The listing below holds a line with "return nodes" and a later line with "for node in". Write out those two lines and every line between them, exactly, and nothing else.

** start Data block **

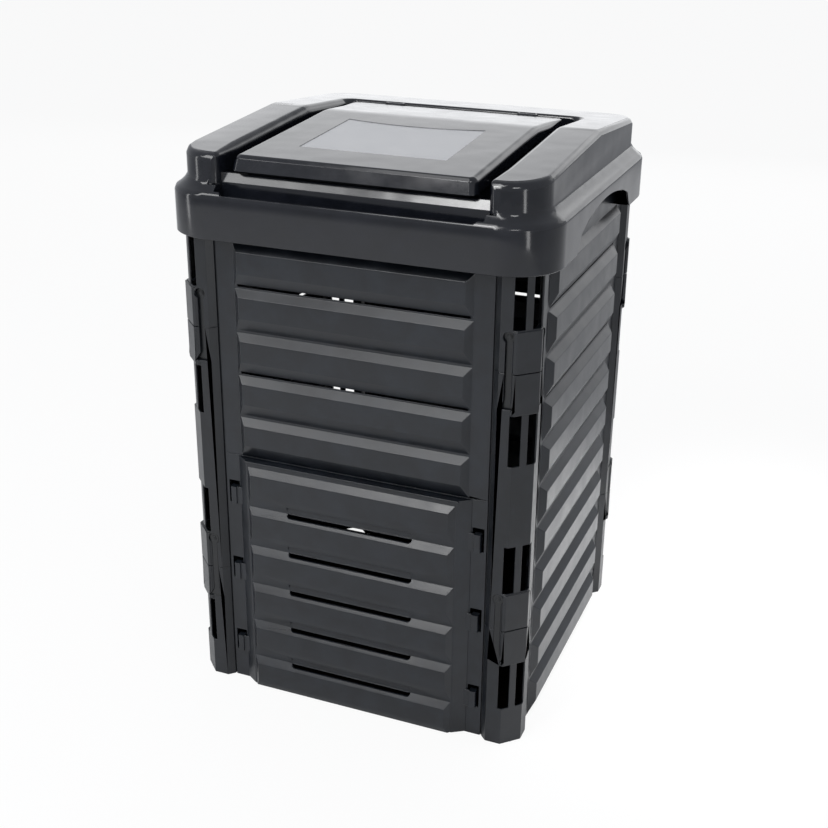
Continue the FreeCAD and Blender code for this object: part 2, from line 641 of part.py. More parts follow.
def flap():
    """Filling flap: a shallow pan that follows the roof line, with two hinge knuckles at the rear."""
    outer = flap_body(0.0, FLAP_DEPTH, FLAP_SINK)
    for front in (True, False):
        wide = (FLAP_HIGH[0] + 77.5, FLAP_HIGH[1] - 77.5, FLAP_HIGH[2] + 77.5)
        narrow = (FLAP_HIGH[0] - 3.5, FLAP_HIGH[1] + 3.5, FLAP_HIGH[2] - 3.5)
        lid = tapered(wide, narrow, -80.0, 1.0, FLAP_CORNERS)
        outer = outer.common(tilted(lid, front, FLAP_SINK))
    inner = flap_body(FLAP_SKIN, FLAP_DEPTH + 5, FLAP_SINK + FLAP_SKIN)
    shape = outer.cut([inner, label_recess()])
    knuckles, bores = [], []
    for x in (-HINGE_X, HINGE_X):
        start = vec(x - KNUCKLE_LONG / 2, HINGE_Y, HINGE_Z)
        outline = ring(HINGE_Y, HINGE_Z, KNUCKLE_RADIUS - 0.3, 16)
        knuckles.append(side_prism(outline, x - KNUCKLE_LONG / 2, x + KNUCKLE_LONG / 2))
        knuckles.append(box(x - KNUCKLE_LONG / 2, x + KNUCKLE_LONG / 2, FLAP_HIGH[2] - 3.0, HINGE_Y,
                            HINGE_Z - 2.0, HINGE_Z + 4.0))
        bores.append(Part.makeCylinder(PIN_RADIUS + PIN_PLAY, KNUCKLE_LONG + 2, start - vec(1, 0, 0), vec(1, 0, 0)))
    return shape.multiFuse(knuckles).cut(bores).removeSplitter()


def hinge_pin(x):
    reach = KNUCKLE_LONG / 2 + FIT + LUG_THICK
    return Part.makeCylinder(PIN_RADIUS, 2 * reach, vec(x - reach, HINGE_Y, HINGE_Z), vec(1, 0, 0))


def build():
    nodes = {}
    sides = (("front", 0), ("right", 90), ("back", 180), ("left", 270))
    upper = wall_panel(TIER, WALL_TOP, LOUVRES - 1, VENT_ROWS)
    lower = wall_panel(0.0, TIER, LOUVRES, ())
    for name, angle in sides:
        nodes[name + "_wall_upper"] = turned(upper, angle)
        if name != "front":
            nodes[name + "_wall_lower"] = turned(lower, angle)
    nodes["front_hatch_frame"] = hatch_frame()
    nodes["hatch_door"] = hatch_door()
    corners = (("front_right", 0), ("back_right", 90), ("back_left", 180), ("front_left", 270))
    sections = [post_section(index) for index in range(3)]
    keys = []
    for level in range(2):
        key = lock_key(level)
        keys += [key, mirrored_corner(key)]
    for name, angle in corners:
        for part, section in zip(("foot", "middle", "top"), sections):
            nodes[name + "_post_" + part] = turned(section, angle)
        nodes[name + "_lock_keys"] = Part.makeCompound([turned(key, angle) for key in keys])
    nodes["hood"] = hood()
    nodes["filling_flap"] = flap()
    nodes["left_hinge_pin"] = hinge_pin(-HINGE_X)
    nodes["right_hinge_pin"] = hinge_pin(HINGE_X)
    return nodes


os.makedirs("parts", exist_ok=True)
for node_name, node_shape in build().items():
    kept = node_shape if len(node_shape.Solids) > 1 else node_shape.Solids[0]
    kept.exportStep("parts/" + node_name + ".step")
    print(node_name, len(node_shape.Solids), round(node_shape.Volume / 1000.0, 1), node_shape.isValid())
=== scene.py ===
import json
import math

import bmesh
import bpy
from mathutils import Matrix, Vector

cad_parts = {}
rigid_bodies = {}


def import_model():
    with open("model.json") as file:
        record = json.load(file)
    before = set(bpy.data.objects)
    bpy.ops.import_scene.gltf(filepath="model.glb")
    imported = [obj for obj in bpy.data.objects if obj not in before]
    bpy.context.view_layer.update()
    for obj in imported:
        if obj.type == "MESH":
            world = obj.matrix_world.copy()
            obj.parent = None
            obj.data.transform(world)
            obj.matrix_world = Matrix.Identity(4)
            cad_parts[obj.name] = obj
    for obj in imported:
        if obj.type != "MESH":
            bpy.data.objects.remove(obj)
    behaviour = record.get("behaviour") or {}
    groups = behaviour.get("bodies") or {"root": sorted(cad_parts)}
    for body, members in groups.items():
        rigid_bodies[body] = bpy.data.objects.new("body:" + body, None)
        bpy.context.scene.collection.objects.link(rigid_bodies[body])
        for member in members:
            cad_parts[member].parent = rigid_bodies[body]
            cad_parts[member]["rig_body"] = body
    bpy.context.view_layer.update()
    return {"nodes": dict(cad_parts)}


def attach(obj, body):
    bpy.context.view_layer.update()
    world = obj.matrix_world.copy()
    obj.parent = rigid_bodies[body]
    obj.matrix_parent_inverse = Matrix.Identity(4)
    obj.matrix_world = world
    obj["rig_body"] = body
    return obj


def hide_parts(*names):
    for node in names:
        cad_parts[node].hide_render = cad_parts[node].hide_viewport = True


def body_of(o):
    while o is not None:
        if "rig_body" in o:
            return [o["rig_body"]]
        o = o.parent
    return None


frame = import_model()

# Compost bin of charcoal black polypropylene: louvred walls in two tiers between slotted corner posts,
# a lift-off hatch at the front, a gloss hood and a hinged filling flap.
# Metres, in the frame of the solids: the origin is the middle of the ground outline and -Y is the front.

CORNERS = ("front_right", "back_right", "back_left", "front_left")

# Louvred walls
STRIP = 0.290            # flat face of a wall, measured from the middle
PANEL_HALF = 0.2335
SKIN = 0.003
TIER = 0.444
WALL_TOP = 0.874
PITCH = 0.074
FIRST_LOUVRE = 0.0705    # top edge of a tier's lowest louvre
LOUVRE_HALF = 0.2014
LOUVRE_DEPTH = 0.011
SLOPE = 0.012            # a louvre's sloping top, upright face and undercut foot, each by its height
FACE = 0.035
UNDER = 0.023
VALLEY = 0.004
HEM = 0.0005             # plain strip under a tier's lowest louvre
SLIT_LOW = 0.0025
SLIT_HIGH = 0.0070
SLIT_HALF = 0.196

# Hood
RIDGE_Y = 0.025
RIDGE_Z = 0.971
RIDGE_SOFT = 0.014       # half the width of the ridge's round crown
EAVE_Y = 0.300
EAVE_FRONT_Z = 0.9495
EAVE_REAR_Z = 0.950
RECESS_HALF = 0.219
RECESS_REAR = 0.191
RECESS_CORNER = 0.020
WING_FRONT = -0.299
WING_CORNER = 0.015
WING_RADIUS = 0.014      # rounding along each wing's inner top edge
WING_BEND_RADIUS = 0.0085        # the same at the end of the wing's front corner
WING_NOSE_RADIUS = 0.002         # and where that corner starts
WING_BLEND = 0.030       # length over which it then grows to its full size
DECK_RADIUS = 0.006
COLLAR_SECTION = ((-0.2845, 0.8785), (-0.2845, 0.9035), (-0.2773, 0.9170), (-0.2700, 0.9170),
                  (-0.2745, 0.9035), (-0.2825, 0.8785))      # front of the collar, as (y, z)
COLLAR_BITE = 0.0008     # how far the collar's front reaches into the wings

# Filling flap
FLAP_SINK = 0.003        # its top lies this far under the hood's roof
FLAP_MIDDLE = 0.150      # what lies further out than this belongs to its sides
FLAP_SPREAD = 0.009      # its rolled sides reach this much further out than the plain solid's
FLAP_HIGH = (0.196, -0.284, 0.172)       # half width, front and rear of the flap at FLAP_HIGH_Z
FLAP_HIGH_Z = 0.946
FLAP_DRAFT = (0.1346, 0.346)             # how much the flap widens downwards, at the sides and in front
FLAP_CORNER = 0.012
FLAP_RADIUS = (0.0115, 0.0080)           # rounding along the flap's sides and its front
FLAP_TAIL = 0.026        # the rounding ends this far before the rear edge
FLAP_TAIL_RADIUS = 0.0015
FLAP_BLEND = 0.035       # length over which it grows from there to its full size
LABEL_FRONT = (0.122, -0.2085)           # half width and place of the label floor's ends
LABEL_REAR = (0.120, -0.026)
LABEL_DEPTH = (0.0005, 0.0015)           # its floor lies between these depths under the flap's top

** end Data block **

» **Output for this task**:
    return nodes


os.makedirs("parts", exist_ok=True)
for node_name, node_shape in build().items():
    kept = node_shape if len(node_shape.Solids) > 1 else node_shape.Solids[0]
    kept.exportStep("parts/" + node_name + ".step")
    print(node_name, len(node_shape.Solids), round(node_shape.Volume / 1000.0, 1), node_shape.isValid())
=== scene.py ===
import json
import math

import bmesh
import bpy
from mathutils import Matrix, Vector

cad_parts = {}
rigid_bodies = {}


def import_model():
    with open("model.json") as file:
        record = json.load(file)
    before = set(bpy.data.objects)
    bpy.ops.import_scene.gltf(filepath="model.glb")
    imported = [obj for obj in bpy.data.objects if obj not in before]
    bpy.context.view_layer.update()
    for obj in imported:
        if obj.type == "MESH":
            world = obj.matrix_world.copy()
            obj.parent = None
            obj.data.transform(world)
            obj.matrix_world = Matrix.Identity(4)
            cad_parts[obj.name] = obj
    for obj in imported:
        if obj.type != "MESH":
            bpy.data.objects.remove(obj)
    behaviour = record.get("behaviour") or {}
    groups = behaviour.get("bodies") or {"root": sorted(cad_parts)}
    for body, members in groups.items():
        rigid_bodies[body] = bpy.data.objects.new("body:" + body, None)
        bpy.context.scene.collection.objects.link(rigid_bodies[body])
        for member in members:
            cad_parts[member].parent = rigid_bodies[body]
            cad_parts[member]["rig_body"] = body
    bpy.context.view_layer.update()
    return {"nodes": dict(cad_parts)}


def attach(obj, body):
    bpy.context.view_layer.update()
    world = obj.matrix_world.copy()
    obj.parent = rigid_bodies[body]
    obj.matrix_parent_inverse = Matrix.Identity(4)
    obj.matrix_world = world
    obj["rig_body"] = body
    return obj


def hide_parts(*names):
    for node in names:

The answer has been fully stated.